Problem details: Find out how many lines of the material contain the string "with" and give only that figure.

::::

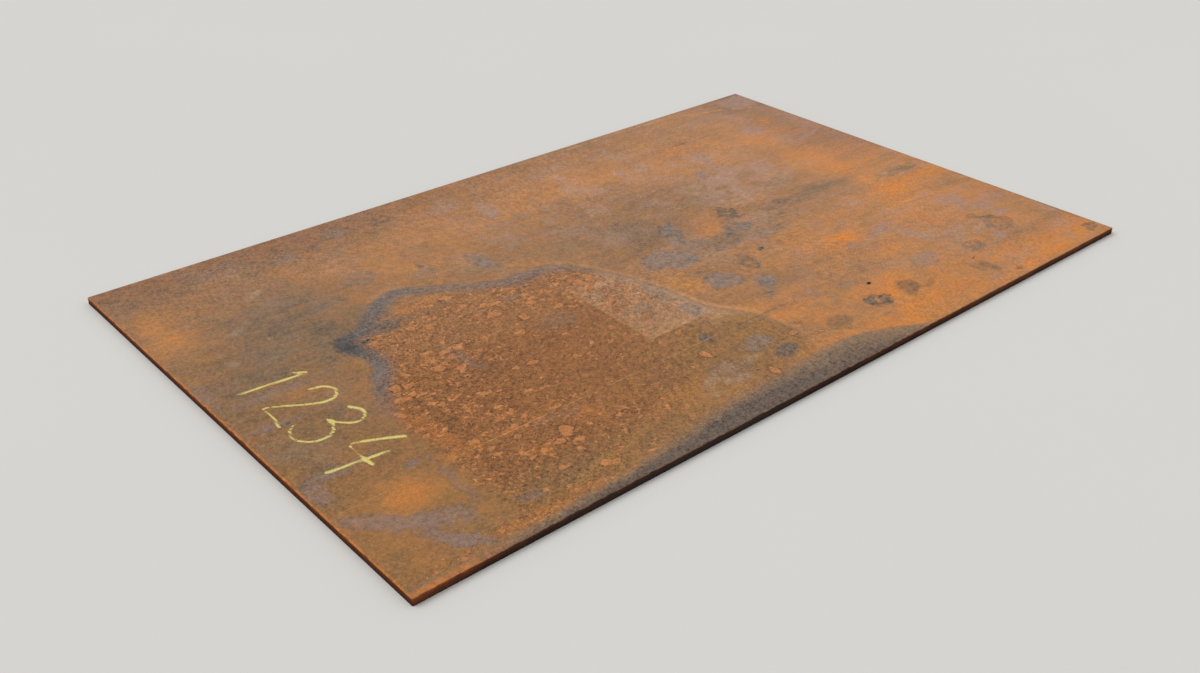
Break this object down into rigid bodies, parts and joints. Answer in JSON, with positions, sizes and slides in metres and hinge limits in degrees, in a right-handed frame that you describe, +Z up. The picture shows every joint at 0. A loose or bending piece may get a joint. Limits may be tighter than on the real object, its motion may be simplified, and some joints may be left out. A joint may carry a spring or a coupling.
{
  "type": "steel plate",
  "caption": "Flat rectangular steel plate with square mill edges on its long sides, flame cut ends and a weathered, rusted surface.",
  "frame": {"origin": "middle of the plate's underside, which rests on the floor", "axes": "+X along the length, +Y across the width, +Z up out of the upper face"},
  "size_m": [2.4384, 1.524, 0.0191],
  "materials": {
    "rusted_steel": "hot rolled steel with patchy mill scale under a film of orange and brown rust, dull"
  },
  "bodies": {
    "root": {"steel_plate": "rusted_steel"}
  },
  "joints": []
}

::::

Final result: 3